[Rows from an object dataset]
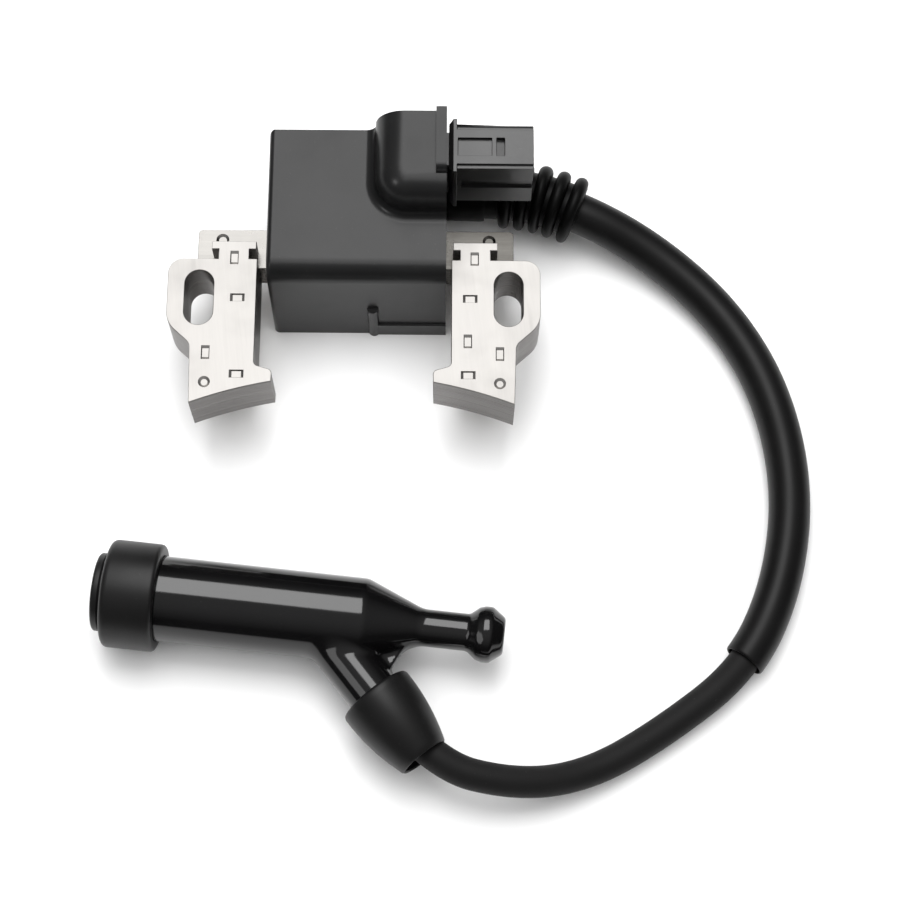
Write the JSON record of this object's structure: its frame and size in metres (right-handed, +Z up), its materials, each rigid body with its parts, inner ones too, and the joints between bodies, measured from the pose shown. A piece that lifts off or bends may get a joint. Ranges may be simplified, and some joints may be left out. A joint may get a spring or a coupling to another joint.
{
  "type": "ignition coil",
  "caption": "Small-engine ignition coil with slotted laminated legs, moulded case, blade connector and a high-tension lead with an angled spark plug cap.",
  "frame": {"origin": "middle of the coil's base, at the foot of the case's potting side, without the lead and its cap", "axes": "+X from the left leg to the right one (the connector's side), -Y towards the flywheel, +Z up from the potting side"},
  "size_m": [0.1618, 0.1517, 0.044],
  "materials": {
    "lamination_steel": "bright rolled silicon steel, satin",
    "core_steel": "darker cut steel, satin",
    "case_plastic": "moulded, fine satin texture",
    "potting_resin": "poured resin, smooth",
    "bobbin_plastic": "moulded, natural",
    "copper_wire": "enamelled copper",
    "circuit_board": "solder mask",
    "component_epoxy": "moulded epoxy",
    "capacitor_film": "dipped film",
    "terminal_brass": "machined",
    "connector_plastic": "moulded, satin",
    "blade_tin": "tinned",
    "lead_rubber": "silicone, matte",
    "conductor": "stranded",
    "sleeve_rubber": "matte",
    "boot_rubber": "matte",
    "cap_phenolic": "hard moulding, polished",
    "seal_rubber": "moulded, matte",
    "spring_steel": "drawn wire",
    "resistor_ceramic": "ceramic rod with metal ends"
  },
  "bodies": {
    "coil": {"left_leg_upper_laminations": "lamination_steel", "left_leg_lower_laminations": "lamination_steel", "right_leg_upper_laminations": "lamination_steel", "right_leg_lower_laminations": "lamination_steel", "core_bar_laminations": "core_steel", "coil_case": "case_plastic", "potting_fill": "potting_resin", "primary_bobbin": "bobbin_plastic", "primary_winding": "copper_wire", "secondary_bobbin": "bobbin_plastic", "secondary_winding": "copper_wire", "igniter_board": "circuit_board", "power_transistor": "component_epoxy", "storage_capacitor": "capacitor_film", "trigger_resistors": "component_epoxy", "ht_terminal": "terminal_brass", "connector_shell": "connector_plastic", "connector_blades": "blade_tin", "ht_lead_insulation": "lead_rubber", "ht_lead_core": "conductor", "lead_sleeve": "sleeve_rubber", "lead_bellows_boot": "boot_rubber"},
    "plug_cap": {"cap_body": "cap_phenolic", "cap_skirt_seal": "seal_rubber", "cap_entry_boot": "seal_rubber", "cap_plug_socket": "terminal_brass", "cap_clip_ring": "spring_steel", "cap_contact_spring": "spring_steel", "cap_resistor": "resistor_ceramic", "cap_lead_screw": "terminal_brass"}
  },
  "joints": [
    {"name": "cap_turn", "type": "hinge", "parent": "coil", "child": "plug_cap", "pos_m": [0.0055, -0.0944, 0.012], "axis": [0.6198, -0.7848, 0], "continuous": true}
  ]
}
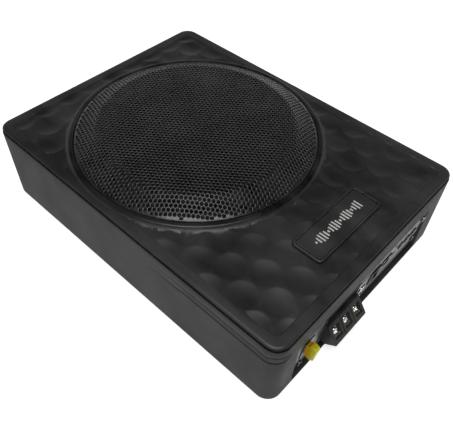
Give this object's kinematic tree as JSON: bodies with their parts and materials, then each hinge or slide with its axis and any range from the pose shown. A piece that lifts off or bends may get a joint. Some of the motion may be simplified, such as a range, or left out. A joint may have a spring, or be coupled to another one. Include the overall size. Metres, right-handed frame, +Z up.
{
  "type": "powered car subwoofer",
  "caption": "Shallow under-seat amplified car subwoofer: dimpled black cover, round perforated grille over a driver, dark grey tub with a connector panel at one end.",
  "frame": {"origin": "centre of the rectangle of bracket holes, on the plane that the rubber pads rest on, under the middle of the body", "axes": "+X along the body towards the connector panel, +Y across it, +Z up out of the grille"},
  "size_m": [0.353, 0.25, 0.0954],
  "materials": {
    "base_plastic": "fine moulded grain, satin dark grey",
    "cover_plastic": "fine moulded grain, satin black",
    "badge_black": "satin black",
    "badge_face": "brushed satin black",
    "grille_steel": "powder-coated perforated steel",
    "felt": "black felt",
    "seal_foam": "black closed-cell foam",
    "pad_rubber": "matt black rubber",
    "insert_brass": "machined brass",
    "screw_black": "blackened steel",
    "basket_steel": "black enamelled pressed steel",
    "roll_rubber": "soft black rubber",
    "cone_poly": "woven polypropylene, black",
    "cap_poly": "smooth black",
    "former_aluminium": "thin foil",
    "copper_wire": "enamelled copper",
    "spider_cloth": "resin-stiffened cotton",
    "motor_steel": "zinc-plated steel",
    "ferrite": "sintered ferrite",
    "tab_board": "phenolic board with tinned tabs",
    "panel_plastic": "fine moulded grain, dark grey",
    "panel_screw_steel": "black zinc-plated steel",
    "terminal_plastic": "moulded black",
    "terminal_metal": "tinned brass",
    "fuse_yellow": "translucent yellow plastic with tinned blades",
    "rca_metal": "nickel-plated",
    "rca_white": "glossy white",
    "rca_red": "glossy red",
    "socket_plastic": "moulded black",
    "contact_metal": "plated contacts",
    "switch_shell": "tinned sheet steel",
    "switch_black": "moulded black",
    "pot_body": "moulded green",
    "knob_plastic": "moulded dark grey",
    "lamp_lens": "clear red lens",
    "board_laminate": "solder-masked laminate",
    "board_screw_steel": "zinc-plated steel",
    "sink_aluminium": "extruded aluminium",
    "transistor_epoxy": "moulded epoxy",
    "capacitor_sleeve": "shrunk plastic sleeve",
    "choke_copper": "copper winding on a ring core",
    "lead_pvc": "soft insulated wire"
  },
  "bodies": {
    "housing": {"base_shell": "base_plastic", "foot_pads": "pad_rubber", "bracket_inserts": "insert_brass", "top_cover": "cover_plastic", "cover_seal": "seal_foam", "cover_screws": "screw_black", "grille": "grille_steel", "grille_felt": "felt", "badge_plate": "badge_black", "badge_inlay": "badge_face", "driver_basket": "basket_steel", "driver_gasket": "seal_foam", "driver_screws": "screw_black", "surround": "roll_rubber", "spider": "spider_cloth", "top_plate": "motor_steel", "magnet": "ferrite", "yoke": "motor_steel", "driver_tabs": "tab_board", "control_panel": "panel_plastic", "panel_gasket": "seal_foam", "panel_screws": "panel_screw_steel", "terminal_block": "terminal_plastic", "terminal_clamps": "terminal_metal", "fuse_holder": "socket_plastic", "rca_block": "socket_plastic", "rca_barrels": "rca_metal", "rca_insert_left": "rca_white", "rca_insert_right": "rca_red", "speaker_socket": "socket_plastic", "socket_pins": "contact_metal", "remote_port": "socket_plastic", "slide_switch": "switch_shell", "pots": "pot_body", "power_lamp": "lamp_lens", "circuit_board": "board_laminate", "board_screws": "board_screw_steel", "heat_sink": "sink_aluminium", "power_transistors": "transistor_epoxy", "capacitors": "capacitor_sleeve", "choke": "choke_copper", "speaker_leads": "lead_pvc"},
    "cone_assembly": {"cone": "cone_poly", "dust_cap": "cap_poly", "coil_former": "former_aluminium", "coil_winding": "copper_wire"},
    "fuse": {"fuse": "fuse_yellow"},
    "switch_slider": {"switch_slider": "switch_black"},
    "gain_knob": {"gain_knob": "knob_plastic"},
    "crossover_knob": {"crossover_knob": "knob_plastic"},
    "boost_knob": {"boost_knob": "knob_plastic"},
    "power_screw": {"terminal_screw_power": "terminal_metal"},
    "remote_screw": {"terminal_screw_remote": "terminal_metal"},
    "ground_screw": {"terminal_screw_ground": "terminal_metal"}
  },
  "joints": [
    {"name": "cone_stroke", "type": "slide", "parent": "housing", "child": "cone_assembly", "axis": [0, 0, 1], "range_m": [-0.006, 0.006], "stiffness_N_per_m": 2600, "deforming": ["surround", "spider"]},
    {"name": "fuse_pull", "type": "slide", "parent": "housing", "child": "fuse", "axis": [0.9971, 0, -0.0767], "range_m": [0, 0.02]},
    {"name": "phase_switch", "type": "slide", "parent": "housing", "child": "switch_slider", "axis": [0, 1, 0], "range_m": [0, 0.003]},
    {"name": "gain_turn", "type": "hinge", "parent": "housing", "child": "gain_knob", "pos_m": [0.16846, 0.0555, 0.0379], "axis": [0.9971, 0, -0.0767], "range_deg": [-150, 150]},
    {"name": "crossover_turn", "type": "hinge", "parent": "housing", "child": "crossover_knob", "pos_m": [0.16846, 0.0665, 0.0379], "axis": [0.9971, 0, -0.0767], "range_deg": [-150, 150]},
    {"name": "boost_turn", "type": "hinge", "parent": "housing", "child": "boost_knob", "pos_m": [0.16846, 0.0775, 0.0379], "axis": [0.9971, 0, -0.0767], "range_deg": [-150, 150]},
    {"name": "power_screw_turn", "type": "hinge", "parent": "housing", "child": "power_screw", "pos_m": [0.177, -0.0514, 0.0318], "axis": [0.8173, 0, 0.5763], "range_deg": [0, 720]},
    {"name": "remote_screw_turn", "type": "hinge", "parent": "housing", "child": "remote_screw", "pos_m": [0.177, -0.0373, 0.0318], "axis": [0.8173, 0, 0.5763], "range_deg": [0, 720]},
    {"name": "ground_screw_turn", "type": "hinge", "parent": "housing", "child": "ground_screw", "pos_m": [0.177, -0.0232, 0.0318], "axis": [0.8173, 0, 0.5763], "range_deg": [0, 720]}
  ]
}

Problem requirements: Return every line above in which the string "frame" occurs.

Response:
Write the JSON record of this object's structure: its frame and size in metres (right-handed, +Z up), its materials, each rigid body with its parts, inner ones too, and the joints between bodies, measured from the pose shown. A piece that lifts off or bends may get a joint. Ranges may be simplified, and some joints may be left out. A joint may get a spring or a coupling to another joint.
  "frame": {"origin": "middle of the coil's base, at the foot of the case's potting side, without the lead and its cap", "axes": "+X from the left leg to the right one (the connector's side), -Y towards the flywheel, +Z up from the potting side"},
Give this object's kinematic tree as JSON: bodies with their parts and materials, then each hinge or slide with its axis and any range from the pose shown. A piece that lifts off or bends may get a joint. Some of the motion may be simplified, such as a range, or left out. A joint may have a spring, or be coupled to another one. Include the overall size. Metres, right-handed frame, +Z up.
  "frame": {"origin": "centre of the rectangle of bracket holes, on the plane that the rubber pads rest on, under the middle of the body", "axes": "+X along the body towards the connector panel, +Y across it, +Z up out of the grille"},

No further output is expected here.